Alacaklı bu müddet içinde gelmediği veya gelip de kanunen makbul bir sebep beyan etmeksizin parayı almaktan ve ipoteği çözmekten imtina eylediği takdirde borçlu borcunu icra dairesine tamamı ile yatırırsa icra mahkemesi verilen paranın alacaklı namına hıfzına ve ipotek kaydının terkinine karar verir.
Bu karar tapu dairesine tebliğ edilerek ipotekli taşınmazın siciline geçirilir.
İpotekli borç senedi, taşınmaz rehniyle güvence altına alınmış kişisel bir alacak meydana getirir. İpotekli borç senedi yoluyla rehin kurulması için tapu idaresince taşınmaza resmen değer biçilir. Biçilmiş değeri aşan miktar için ipotekli borç senedi yoluyla rehin kurulamaz. İpotekli borç senedinin güvencesi olan taşınmazın devrine veya bölünmesine ilişkin sonuçlar hakkında ipotek hükümleri uygulanır.
İpotekli borç senedi eşyaya bağlı bir borç ilişkisi oluşturur. Borçlu, borçtan bütün mal varlığı ile sorumlu olduğu için ipotekli borç senedine konu olan taşınmazın maliki olması şart değildir.
İrat senedi, bir taşınmaz üzerinde taşınmaz yükü şeklinde kurulmuş bir alacak hakkı meydana getirir. İrat senedinin güvencesini oluşturanlar;
İrat senedi, kişisel borç doğurmaz ve borcun sebebini de göstermez.
İrat senetlerindeki alacak miktarı, tarım arazisinde arazinin gelir değerinin, diğer taşınmazlarda taşınmazın gelir değeri ile bina ve arsa değerleri ortalamasının beşte üçünü aşamaz. Değerlendirmeler tapu idaresince resmen yapılır.

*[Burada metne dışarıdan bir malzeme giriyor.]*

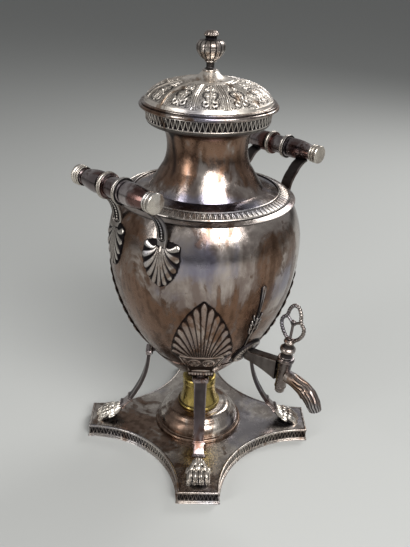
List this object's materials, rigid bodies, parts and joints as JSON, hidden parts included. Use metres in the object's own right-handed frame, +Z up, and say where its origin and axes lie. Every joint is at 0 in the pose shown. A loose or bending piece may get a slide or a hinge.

Değer biçilmesinde gerekli özenin gösterilmemesinden Devlet sorumludur. Devlet, kusuru olan memurlara rücu edebilir.
İrat senedi ile yüklü olan taşınmazın maliki, sözleşmeyle daha uzun bir bildirim süresi kabul edilmiş olsa bile, her altı yıllık dönemin sonu için bir yıl önce bildirmek ve bedelini ödemek koşuluyla taşınmazın yükten kurtarılmasını isteyebilir. Kanunda öngörülen hâller dışında alacaklı, ancak her on yıllık dönemin sonu için bir yıl önce bildirmek suretiyle borcun ödenmesini isteyebilir.
İrat senedi borçlusu ipotekli borç senedinden farklı olarak yüklü taşınmazın maliki olmak zorundadır. Yüklü taşınmazı edinen kimse irat senedinin borçlusu olur ve eski malik başka bir işleme gerek kalmaksızın borcundan kurtulur.